Judiciary and Counsel Details

  • J.B. Pardiwala & R. Mahadevan, JJ.
  • S/Shri Raghavendra P. Shankar, A.S.G., Gaurang Bhushan, Karan Lahiri, Advs. & Gurmeet Singh Makker, AOR, for the Petitioner.
  • Ms Umang Motiyani, Ms Neha Choudhary, Ms Falguni Gupta, Shri Ayush Agarwal, Advs. & Ms Charanya Lakshmikumaran, AOR, for the Respondent.

Facts of the Case

The assessee imported Gensets classified under Tariff Item 8502 20 90 of the Customs Tariff, along with additional components such as radiators, lube oil tanks, ventilation fans, silencers, cable trays, control panels, and electrical items.
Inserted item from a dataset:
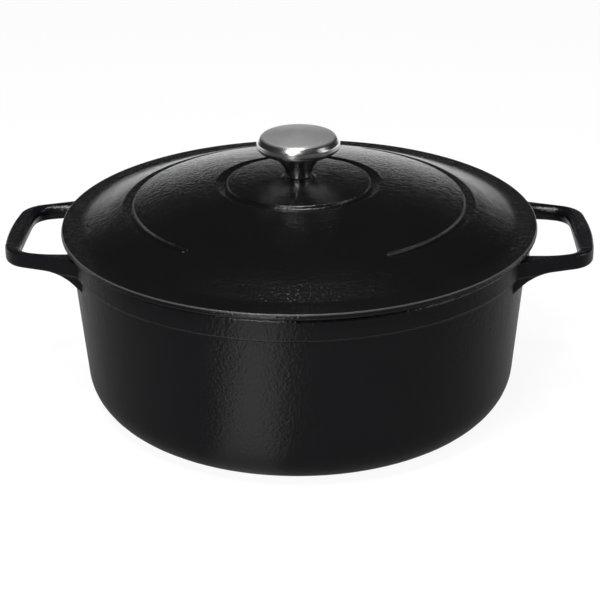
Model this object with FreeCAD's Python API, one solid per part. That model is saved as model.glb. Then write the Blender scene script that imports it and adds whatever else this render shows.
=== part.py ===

These components were mounted together as a single unit on a common base and sold as containerized Gensets/Power packs. The dispute arose regarding whether this activity constituted ‘manufacture’ under the Central Excise Act, 1944, thereby attracting excise duty. The Revenue argued that the process of assembling the Gensets with other components created a new, distinct product, whereas the assessee contended that no new product with a distinct name, character, or use had emerged. The Customs, Excise & Service Tax Appellate Tribunal (CESTAT) ruled in favour of the assessee, holding that while the activity amounted to manufacture, the extended period of limitation was not applicable as there was no suppression of facts. The Revenue, dissatisfied with the CESTAT order, filed an appeal before the Supreme Court with a delay of 3213 days.

Supreme Court Held

The Hon’ble Supreme Court held that the activity undertaken by the assessee—mounting imported Gensets with other components such as radiators, lube oil tanks, ventilation fans, silencers, cable trays, control panels, and electrical items on a common base—constituted ‘manufacture’ under the Central Excise Act, 1944, thereby making the goods dutiable under Tariff Item 8502 20 90. However, the Court ruled that the extended period of limitation was not applicable as there was no suppression of facts by the assessee. The penalty imposed was set aside, and the assessee was allowed to avail Cenvat credit while computing the demand. Further, the Supreme Court dismissed the Revenue’s appeal due to an inordinate delay of 3213 days in filing, which was not satisfactorily explained. The Court stated that it found no reason to interfere with the CESTAT’s order. The question of law, if any, was left open.